Sandboxing tool execution

Even read-only tools should be treated as untrusted. SQL tools run as a least-privilege role with row-level security. File-system tools are confined to a per-session writable mount. Network tools have an egress allow-list. Code-execution tools run in a fresh Firecracker microVM that is destroyed after each call. The cost of provisioning is tiny compared to the cost of explaining to your customer why their data leaked into a model context window.

Cost and latency: caching where it counts

Agents rerun tools far more than humans do. The first deploy of a customer-support MCP server in our portfolio called the same order-lookup endpoint forty-eight times in a single ten-minute conversation. We now cache by argument-hash with TTLs tuned per tool and we expose a cache-bypass flag for cases where freshness matters.
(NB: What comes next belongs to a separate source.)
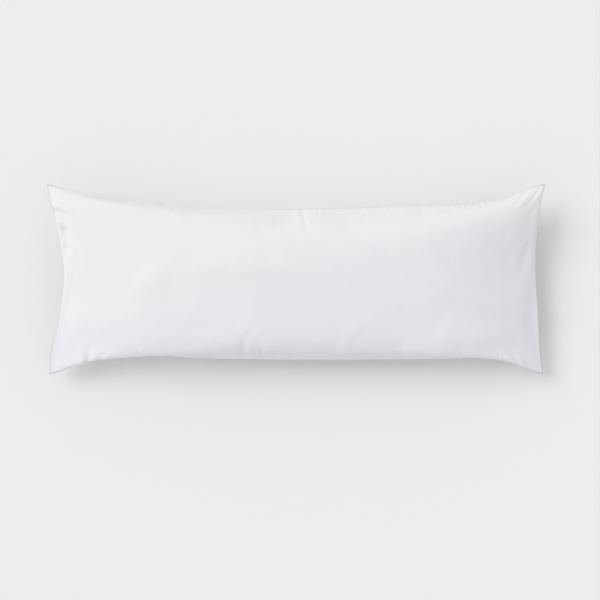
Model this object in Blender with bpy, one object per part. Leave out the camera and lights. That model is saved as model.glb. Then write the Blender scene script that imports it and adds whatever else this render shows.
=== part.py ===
# Body pillow: two cloth panels sewn edge to edge at a plain seam and filled, lying on its back.
# Metres, +Z up. +X runs along the pillow and +Y across it. The origin is on the resting
# surface, under the middle of the pillow's outline.
import math
from collections import namedtuple

import bmesh
import bpy
from mathutils import Vector

MM = 0.001

# Driving dimensions
EAR_LENGTH = 1.300       # between the corner tips, along the pillow
EAR_WIDTH = 0.498        # between the corner tips, across the pillow
CROWN_HEIGHT = 0.207     # crown over the resting surface, without the ridges of FOLDS
FAR_SEAM_HEIGHT = 0.110      # seam halfway along the +Y side
NEAR_SEAM_HEIGHT = 0.100     # seam halfway along the -Y side
LEFT_SEAM_HEIGHT = 0.104     # seam halfway along the -X end
RIGHT_SEAM_HEIGHT = 0.072    # seam halfway along the +X end
FAR_LEFT_EAR_HEIGHT = 0.098     # seam at the corner tips, far being the +Y side
FAR_RIGHT_EAR_HEIGHT = 0.120
NEAR_LEFT_EAR_HEIGHT = 0.056
NEAR_RIGHT_EAR_HEIGHT = 0.062
EAR_FULLNESS = 1.20      # a corner holds this much more filling than the two profiles give

CELLS_ALONG = 96
CELLS_ACROSS = 32
END_CROWDING = 1.35      # over 1, the cells are shorter towards the ends

# How a panel rises from its seam: (1 - |place| ** reach) ** rise, with place from -1 to 1
Profile = namedtuple("Profile", "reach rise")
CROWN_LEFT = Profile(2.5, 1.01)
CROWN_RIGHT = Profile(2.9, 1.06)
CROWN_NEAR = Profile(1.6, 0.38)
CROWN_FAR = Profile(6.9, 1.09)
BELLY_LEFT = Profile(4.8, 0.95)
BELLY_RIGHT = Profile(3.0, 0.60)
BELLY_NEAR = Profile(2.2, 0.80)
BELLY_FAR = Profile(3.5, 0.68)
BELLY_FULLNESS = 1.08    # over 1, the underside lies flat on the surface before the middle

# How far the seam is drawn in from the straight line between two corner tips, in mm.
# along: place on the pillow's length; far is the +Y side and near the -Y side.
LongSides = namedtuple("LongSides", "along far near")
LONG_SIDES = [
    LongSides(-650, 0, 0),
    LongSides(-618, 9, 8),
    LongSides(-587, 17, 20),
    LongSides(-555, 26, 29),
    LongSides(-524, 37, 39),
    LongSides(-461, 45, 52),
    LongSides(-382, 52, 52),
    LongSides(-251, 65, 43),
    LongSides(10, 66, 39),
    LongSides(272, 59, 40),
    LongSides(430, 55, 43),
    LongSides(482, 51, 50),
    LongSides(534, 42, 42),
    LongSides(574, 27, 26),
    LongSides(613, 11, 13),
    LongSides(650, 0, 0),
]

# across: place on the pillow's width; left is the -X end and right the +X end.
ShortEnds = namedtuple("ShortEnds", "across left right")
SHORT_ENDS = [
    ShortEnds(-249, 0, 0),
    ShortEnds(-185, 6, 8),
    ShortEnds(-127, 24, 11),
    ShortEnds(-64, 35, 14),
    ShortEnds(-17, 47, 18),
    ShortEnds(46, 47, 21),
    ShortEnds(109, 34, 21),
    ShortEnds(172, 19, 16),
    ShortEnds(210, 6, 11),
    ShortEnds(249, 0, 2),
]

# Creases and soft ridges of the upper face, in mm: each runs from its first point to its
# second. Its depth is at the first point and fades to nothing at the second. A negative
# depth is a ridge.
Fold = namedtuple("Fold", "name x1 y1 x2 y2 width depth")
FOLDS = [
    Fold("far side crease", 14, 186, 40, 104, 20, 4.0),
    Fold("far side crease, left", -199, 188, -184, 148, 20, 2.0),
    Fold("far side pucker, left", -308, 192, -286, 156, 22, 1.5),
    Fold("far right corner groove", 622, 226, 566, 150, 20, 3.5),
    Fold("far right corner fold", 594, 218, 536, 168, 20, 2.5),
    Fold("right end fold", 606, 86, 538, -46, 30, 2.5),
    Fold("near right corner crease", 584, -224, 536, -164, 20, 2.5),
    Fold("near pocket", 268, -176, 238, -112, 44, 2.5),
    Fold("near pocket, right", 430, -178, 424, -114, 40, 2.0),
    Fold("near fold", -140, -196, -76, -84, 24, 3.5),
    Fold("near left groove", -540, -212, -530, -158, 20, 5.0),
    Fold("near left crease", -516, -206, -466, -168, 20, 2.5),
    Fold("left end tuck", -632, 176, -590, 144, 20, 7.0),
    Fold("left end hollow", -616, 122, -598, 88, 22, 6.5),
    Fold("left end dimple", -608, 82, -598, 62, 20, 5.0),
    Fold("near arc", 120, -190, 250, -84, 34, -2.5),
    Fold("near arc, right", 372, -194, 470, -88, 32, -2.0),
    Fold("left shoulder ridge", -479, -93, -259, 117, 68, -5.5),
    Fold("crown ledge", -409, -67, 89, 50, 60, -3.5),
    Fold("right shoulder", 180, -20, 760, -90, 150, -9.0),
    Fold("near left flank", -700, -80, -300, -135, 110, -6.0),
    Fold("near right flank", 280, -150, 640, -150, 70, -6.0),
]
FOLD_SEAM_FADE = 0.012   # a fold dies out over this distance before the seam


def interpolate(rows, column, place):
    """A smooth curve through one column of a table whose first column is the place."""
    places = [row[0] * MM for row in rows]
    values = [getattr(row, column) * MM for row in rows]
    last = len(rows) - 1
    place = min(max(place, places[0]), places[last])
    slopes = []
    for i in range(last + 1):
        before, after = max(i - 1, 0), min(i + 1, last)
        slopes.append((values[after] - values[before]) / (places[after] - places[before]))
    i = next(k for k in range(last) if place <= places[k + 1])
    gap = places[i + 1] - places[i]
    t = (place - places[i]) / gap
    return ((2 * t**3 - 3 * t**2 + 1) * values[i] + (t**3 - 2 * t**2 + t) * gap * slopes[i]
            + (3 * t**2 - 2 * t**3) * values[i + 1] + (t**3 - t**2) * gap * slopes[i + 1])


def plan_point(u, v):
    """The place over the surface of a panel's point; u runs along and v across, -1 to 1."""
    along, across = u * EAR_LENGTH / 2, v * EAR_WIDTH / 2
    left = interpolate(SHORT_ENDS, "left", across)
    right = interpolate(SHORT_ENDS, "right", across)
    far = interpolate(LONG_SIDES, "far", along)
    near = interpolate(LONG_SIDES, "near", along)
    x = along + (1 - u) / 2 * left - (1 + u) / 2 * right
    y = across + (1 - v) / 2 * near - (1 + v) / 2 * far
    return x, y


def seam_height(u, v):
    """The seam's height at the panel's edge, and a smooth blend of it inside."""
    to_end, to_side = abs(u)**6, abs(v)**1.4
    end = LEFT_SEAM_HEIGHT if u < 0 else RIGHT_SEAM_HEIGHT
    if v > 0:
        ear = FAR_LEFT_EAR_HEIGHT if u < 0 else FAR_RIGHT_EAR_HEIGHT
    else:
        ear = NEAR_LEFT_EAR_HEIGHT if u < 0 else NEAR_RIGHT_EAR_HEIGHT
    at_end = end + (ear - end) * to_side
    at_side = FAR_SEAM_HEIGHT + (NEAR_SEAM_HEIGHT - FAR_SEAM_HEIGHT) * (1 - v) / 2
    return at_side + (at_end - at_side) * to_end


def filling(u, v, along, across):
    """How full the pillow is at a point: 0 at the seam, 1 in the middle."""
    rise_along = (1 - abs(u)**along.reach)**along.rise
    rise_across = (1 - abs(v)**across.reach)**across.rise
    corner = 1 + EAR_FULLNESS * abs(u)**10 * abs(v)**5
    return rise_along * rise_across * corner


def panel_height(u, v, upper):
    """Height of the upper or the lower panel over the resting surface."""
    seam = seam_height(u, v)
    if upper:
        along = CROWN_LEFT if u < 0 else CROWN_RIGHT
        across = CROWN_NEAR if v < 0 else CROWN_FAR
        return seam + (CROWN_HEIGHT - seam) * filling(u, v, along, across)
    along = BELLY_LEFT if u < 0 else BELLY_RIGHT
    across = BELLY_NEAR if v < 0 else BELLY_FAR
    return seam * (1 - min(1.0, BELLY_FULLNESS * filling(u, v, along, across)))


def fold_depth(x, y):
    """How far all the folds together press the upper face in at a place."""
    total = 0.0
    for fold in FOLDS:
        start, end = Vector((fold.x1, fold.y1)) * MM, Vector((fold.x2, fold.y2)) * MM
        run = end - start
        offset = Vector((x, y)) - start
        t = offset.dot(run) / run.length_squared
        nearest = start + run * min(max(t, 0.0), 1.0)
        across = (Vector((x, y)) - nearest).length / (fold.width * MM / 2)
        fade = 1 - min(max(t, 0.0), 1.0)
        ridge = fold.depth < 0
        strength = math.sin(math.pi * fade) if ridge else fade * (2 - fade)
        total += fold.depth * MM * strength * math.exp(-across * across)
    return total


def grid_places():
    """The cells' corners along and across, from -1 to 1, closer together at the seam."""
    along = []
    for i in range(CELLS_ALONG + 1):
        t = 2 * i / CELLS_ALONG - 1
        along.append(math.copysign(1 - (1 - abs(t))**END_CROWDING, t))
    across = [-math.cos(math.pi * j / CELLS_ACROSS) for j in range(CELLS_ACROSS + 1)]
    return along, across


def is_seam(i, j):
    return i in (0, CELLS_ALONG) or j in (0, CELLS_ACROSS)


def add_panel(mesh, along, across, upper, seam):
    """Adds one panel's points and faces; the seam's points are shared by both panels."""
    points = {}
    for i, u in enumerate(along):
        for j, v in enumerate(across):
            if (i, j) in seam:
                points[i, j] = seam[i, j]
                continue
            point = mesh.verts.new((*plan_point(u, v), panel_height(u, v, upper)))
            points[i, j] = point
            if is_seam(i, j):
                seam[i, j] = point
    for i in range(CELLS_ALONG):
        for j in range(CELLS_ACROSS):
            corners = [points[i, j], points[i + 1, j], points[i + 1, j + 1], points[i, j + 1]]
            mesh.faces.new(corners if upper else corners[::-1])
    return points


def press_folds(mesh, points):
    """Moves the upper panel's points along their normals by the folds' depth."""
    mesh.normal_update()
    moves = {}
    for (i, j), point in points.items():
        if is_seam(i, j):
            continue
        to_seam = min((point.co - points[i, k].co).length for k in (0, CELLS_ACROSS))
        to_end = min((point.co - points[k, j].co).length for k in (0, CELLS_ALONG))
        fade = min(1.0, min(to_seam, to_end) / FOLD_SEAM_FADE)
        moves[point] = point.normal * (-fold_depth(point.co.x, point.co.y) * fade)
    for point, move in moves.items():
        point.co += move


def centre_outline(mesh):
    """Puts the outline's middle over the origin and the underside on the surface."""
    xs = [point.co.x for point in mesh.verts]
    ys = [point.co.y for point in mesh.verts]
    zs = [point.co.z for point in mesh.verts]
    middle = Vector(((min(xs) + max(xs)) / 2, (min(ys) + max(ys)) / 2, min(zs)))
    for point in mesh.verts:
        point.co -= middle


def flatten_base(mesh):
    """Joins the underside's level faces into one flat face."""
    level = [face for face in mesh.faces if all(point.co.z == 0.0 for point in face.verts)]
    bmesh.ops.dissolve_faces(mesh, faces=level, use_verts=False)


def cotton_material():
    material = bpy.data.materials.new("white cotton")
    material.use_nodes = True
    shader = material.node_tree.nodes["Principled BSDF"]
    shader.inputs["Base Color"].default_value = (0.86, 0.865, 0.885, 1.0)
    shader.inputs["Roughness"].default_value = 0.9
    shader.inputs["Metallic"].default_value = 0.0
    return material


def make_pillow():
    mesh = bmesh.new()
    along, across = grid_places()
    seam = {}
    upper = add_panel(mesh, along, across, True, seam)
    add_panel(mesh, along, across, False, seam)
    press_folds(mesh, upper)
    centre_outline(mesh)
    flatten_base(mesh)
    data = bpy.data.meshes.new("pillow")
    mesh.to_mesh(data)
    mesh.free()
    data.shade_smooth()
    data.set_sharp_from_angle(angle=math.radians(60))
    data.materials.append(cotton_material())
    pillow = bpy.data.objects.new("pillow", data)
    bpy.context.scene.collection.objects.link(pillow)
    return pillow


def main():
    for old in list(bpy.data.objects):
        bpy.data.objects.remove(old, do_unlink=True)
    make_pillow()


main()
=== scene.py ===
import math

import bpy
import numpy as np
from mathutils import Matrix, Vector, kdtree, noise


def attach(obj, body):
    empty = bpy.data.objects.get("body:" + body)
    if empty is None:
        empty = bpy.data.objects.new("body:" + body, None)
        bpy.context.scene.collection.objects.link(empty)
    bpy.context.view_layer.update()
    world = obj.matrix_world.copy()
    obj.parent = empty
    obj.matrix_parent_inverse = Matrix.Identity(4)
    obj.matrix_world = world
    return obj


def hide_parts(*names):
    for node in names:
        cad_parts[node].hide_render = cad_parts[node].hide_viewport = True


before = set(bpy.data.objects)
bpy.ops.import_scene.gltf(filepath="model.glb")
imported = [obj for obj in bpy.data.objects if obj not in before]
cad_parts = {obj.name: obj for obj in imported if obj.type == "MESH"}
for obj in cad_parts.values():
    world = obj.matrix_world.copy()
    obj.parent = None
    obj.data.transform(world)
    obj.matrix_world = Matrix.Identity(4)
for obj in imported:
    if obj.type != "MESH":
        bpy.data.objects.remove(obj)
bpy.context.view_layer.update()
mm = 0.001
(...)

Cache hit rates of 60 to 80 percent are realistic for read-heavy workloads.

Observability is the feature

When something goes wrong with an agent — and it will — you want to be able to answer four questions: what prompt produced this call, what arguments did the agent pass, what did the tool return, and how much did it cost. We emit one structured log line per call into a Loki/Grafana stack and replay sessions in a small internal dashboard. This is what turns an MCP server from a black box into something operations will actually trust.

Common mistakes we have stopped making

• Letting agents execute SQL strings directly. Always wrap with a parameterised, scope-checked query builder.
• Returning raw database rows. Project to a stable JSON contract; the agent should not see your column rename.
• Skipping rate limits per tool. One hung agent loop will burn through your quota in minutes.
• Trusting the model to redact secrets. Filter at the server, not in the prompt.
• Forgetting to version the tool schema. Treat it like a public API — clients break when you break.

How we deploy

Our default stack is TypeScript on Node 20, the official @modelcontextprotocol/sdk, Fastify behind an OAuth 2.1 proxy, observability through OpenTelemetry, and Postgres for the audit log. For Python-heavy data shops we run the official mcp Python SDK on uvicorn with the same auth and observability tier. Both ship as a single container, deploy to Kubernetes or Cloud Run, and expose health and metrics endpoints out of the box.

Where MCP is going

Through 2026 the protocol is converging on a few practical extensions: streaming tool responses, structured progress reporting, capability negotiation for cost-aware agents, and a stable identity propagation story so that downstream systems can attribute actions to the human behind the agent. The teams who get the foundations right today — auth, scopes, sandboxing, observability — get those upgrades almost for free.